**The exercise**
Repeat every line below exactly, word for word.

**Material**
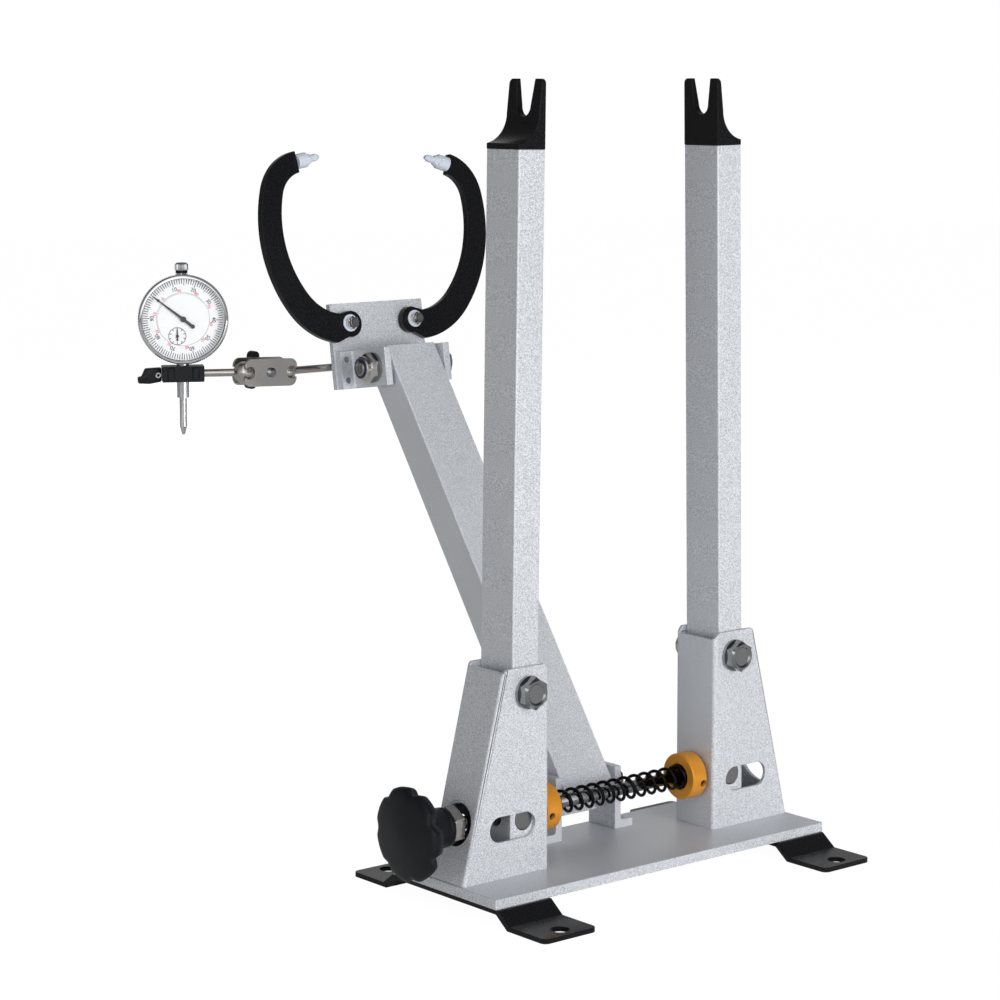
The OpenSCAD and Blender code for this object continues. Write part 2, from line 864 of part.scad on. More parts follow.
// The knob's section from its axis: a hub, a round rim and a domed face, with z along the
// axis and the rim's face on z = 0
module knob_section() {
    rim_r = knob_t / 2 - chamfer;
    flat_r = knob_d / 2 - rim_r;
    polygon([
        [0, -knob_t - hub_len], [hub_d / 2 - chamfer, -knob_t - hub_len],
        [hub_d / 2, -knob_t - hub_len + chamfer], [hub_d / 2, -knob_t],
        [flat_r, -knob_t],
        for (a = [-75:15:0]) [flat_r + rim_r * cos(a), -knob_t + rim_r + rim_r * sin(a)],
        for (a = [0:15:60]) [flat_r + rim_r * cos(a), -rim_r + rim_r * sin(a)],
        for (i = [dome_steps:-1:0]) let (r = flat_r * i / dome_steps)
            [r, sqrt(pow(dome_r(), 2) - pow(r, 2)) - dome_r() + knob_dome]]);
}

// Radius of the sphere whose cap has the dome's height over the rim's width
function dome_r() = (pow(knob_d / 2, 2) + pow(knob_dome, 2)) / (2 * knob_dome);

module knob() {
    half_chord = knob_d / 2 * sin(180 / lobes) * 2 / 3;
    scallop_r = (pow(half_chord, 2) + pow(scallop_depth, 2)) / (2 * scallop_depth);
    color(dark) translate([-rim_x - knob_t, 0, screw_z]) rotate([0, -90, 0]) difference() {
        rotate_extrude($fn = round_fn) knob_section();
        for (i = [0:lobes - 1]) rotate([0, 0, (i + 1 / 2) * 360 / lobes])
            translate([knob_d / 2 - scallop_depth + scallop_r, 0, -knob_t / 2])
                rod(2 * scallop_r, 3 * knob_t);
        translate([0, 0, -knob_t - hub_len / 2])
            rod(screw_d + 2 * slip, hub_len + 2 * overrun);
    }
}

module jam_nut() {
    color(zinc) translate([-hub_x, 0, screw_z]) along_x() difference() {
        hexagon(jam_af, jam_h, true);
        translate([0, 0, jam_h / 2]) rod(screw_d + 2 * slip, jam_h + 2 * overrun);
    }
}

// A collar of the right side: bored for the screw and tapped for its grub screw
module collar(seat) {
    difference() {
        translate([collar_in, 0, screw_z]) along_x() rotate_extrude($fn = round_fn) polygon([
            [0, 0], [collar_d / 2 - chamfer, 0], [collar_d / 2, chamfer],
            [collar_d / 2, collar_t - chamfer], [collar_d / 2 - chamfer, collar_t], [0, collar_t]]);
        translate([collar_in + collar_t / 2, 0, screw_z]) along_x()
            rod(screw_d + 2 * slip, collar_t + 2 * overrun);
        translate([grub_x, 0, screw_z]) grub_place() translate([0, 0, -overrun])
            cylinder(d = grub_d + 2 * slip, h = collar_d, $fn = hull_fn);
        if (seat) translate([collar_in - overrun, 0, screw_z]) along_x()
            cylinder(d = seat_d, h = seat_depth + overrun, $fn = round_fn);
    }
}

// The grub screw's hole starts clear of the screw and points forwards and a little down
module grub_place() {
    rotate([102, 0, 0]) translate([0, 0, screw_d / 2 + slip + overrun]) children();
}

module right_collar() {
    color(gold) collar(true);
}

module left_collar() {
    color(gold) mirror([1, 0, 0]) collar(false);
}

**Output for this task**
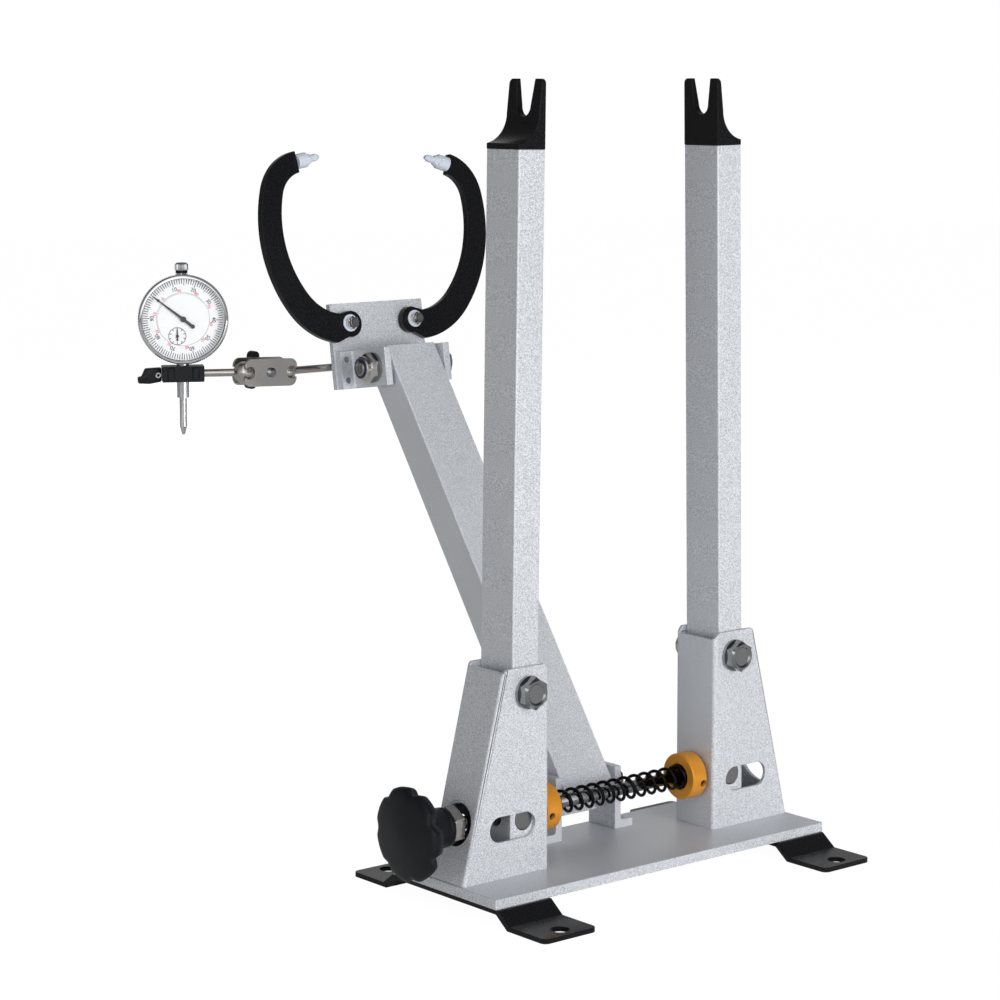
The OpenSCAD and Blender code for this object continues. Write part 2, from line 864 of part.scad on. More parts follow.
// The knob's section from its axis: a hub, a round rim and a domed face, with z along the
// axis and the rim's face on z = 0
module knob_section() {
    rim_r = knob_t / 2 - chamfer;
    flat_r = knob_d / 2 - rim_r;
    polygon([
        [0, -knob_t - hub_len], [hub_d / 2 - chamfer, -knob_t - hub_len],
        [hub_d / 2, -knob_t - hub_len + chamfer], [hub_d / 2, -knob_t],
        [flat_r, -knob_t],
        for (a = [-75:15:0]) [flat_r + rim_r * cos(a), -knob_t + rim_r + rim_r * sin(a)],
        for (a = [0:15:60]) [flat_r + rim_r * cos(a), -rim_r + rim_r * sin(a)],
        for (i = [dome_steps:-1:0]) let (r = flat_r * i / dome_steps)
            [r, sqrt(pow(dome_r(), 2) - pow(r, 2)) - dome_r() + knob_dome]]);
}

// Radius of the sphere whose cap has the dome's height over the rim's width
function dome_r() = (pow(knob_d / 2, 2) + pow(knob_dome, 2)) / (2 * knob_dome);

module knob() {
    half_chord = knob_d / 2 * sin(180 / lobes) * 2 / 3;
    scallop_r = (pow(half_chord, 2) + pow(scallop_depth, 2)) / (2 * scallop_depth);
    color(dark) translate([-rim_x - knob_t, 0, screw_z]) rotate([0, -90, 0]) difference() {
        rotate_extrude($fn = round_fn) knob_section();
        for (i = [0:lobes - 1]) rotate([0, 0, (i + 1 / 2) * 360 / lobes])
            translate([knob_d / 2 - scallop_depth + scallop_r, 0, -knob_t / 2])
                rod(2 * scallop_r, 3 * knob_t);
        translate([0, 0, -knob_t - hub_len / 2])
            rod(screw_d + 2 * slip, hub_len + 2 * overrun);
    }
}

module jam_nut() {
    color(zinc) translate([-hub_x, 0, screw_z]) along_x() difference() {
        hexagon(jam_af, jam_h, true);
        translate([0, 0, jam_h / 2]) rod(screw_d + 2 * slip, jam_h + 2 * overrun);
    }
}

// A collar of the right side: bored for the screw and tapped for its grub screw
module collar(seat) {
    difference() {
        translate([collar_in, 0, screw_z]) along_x() rotate_extrude($fn = round_fn) polygon([
            [0, 0], [collar_d / 2 - chamfer, 0], [collar_d / 2, chamfer],
            [collar_d / 2, collar_t - chamfer], [collar_d / 2 - chamfer, collar_t], [0, collar_t]]);
        translate([collar_in + collar_t / 2, 0, screw_z]) along_x()
            rod(screw_d + 2 * slip, collar_t + 2 * overrun);
        translate([grub_x, 0, screw_z]) grub_place() translate([0, 0, -overrun])
            cylinder(d = grub_d + 2 * slip, h = collar_d, $fn = hull_fn);
        if (seat) translate([collar_in - overrun, 0, screw_z]) along_x()
            cylinder(d = seat_d, h = seat_depth + overrun, $fn = round_fn);
    }
}

// The grub screw's hole starts clear of the screw and points forwards and a little down
module grub_place() {
    rotate([102, 0, 0]) translate([0, 0, screw_d / 2 + slip + overrun]) children();
}

module right_collar() {
    color(gold) collar(true);
}

module left_collar() {
    color(gold) mirror([1, 0, 0]) collar(false);
}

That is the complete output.